All guesses as my machine was mechanical.


----------



## dirt digger

chris k;375710 said:


> Dirt Digger - Believe me when I tell you tried everything. All we do all day is drive triaxles, run loaders, backhoes, excavators, etc. When know all about PTO's. This thing has 2 motors, and more buttons and switches than anything on Star Trek. Thanks for the help though. :waving:


ehhh too complicated for me then...i'm use to pulling a PTO out, pulling back on a lever and watching the dirt fly out the back and let someone else worry about picking up my litter, lol


----------



## chris k

Dirt Digger - I hear ya on lettin it fly and someone else clean it up. We go this thing real cheap at an aution and if we can figure it out it is just one more service we can offer to our clients. payup


----------



## cog-1

This machine looks real similar to a Johnston 605/610. You should have 2 engines- one for the truck chassis and one powers the sweeper. To get suction the rear door needs to be shut all the way, engine on and revved up at least part of the way, air cylinder for which ever nozzle you want suction on needs to be opened- this opens up air tube from hopper to nozzle. The air cylinder on right side of cab can be seen in picture next to hose coming down from top of hopper. Quick coupler for water tank is on right side (passenger side on normal vehicle), which you can hook up to a fire hydrant.

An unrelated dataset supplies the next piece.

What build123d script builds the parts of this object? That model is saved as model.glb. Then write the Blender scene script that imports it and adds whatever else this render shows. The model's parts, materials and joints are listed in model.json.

If there is a quick water coupler fitting on the left side it adds water to the insdie of the hopper ( a little before you atrt helps keep the dust down), it can also be used at the end of the day to help flush dirt out of the hopper. The hose coming down from the top of the hopper is used with extensions to suck out drop inlets, culverts, etc. It should have a cable/control box to raise it up and down and control auxiliary engine speed.


----------



## hickslawns

Go to worldsweeper.com
I think that is the right site name. If not, do a search for world sweeper forum.


----------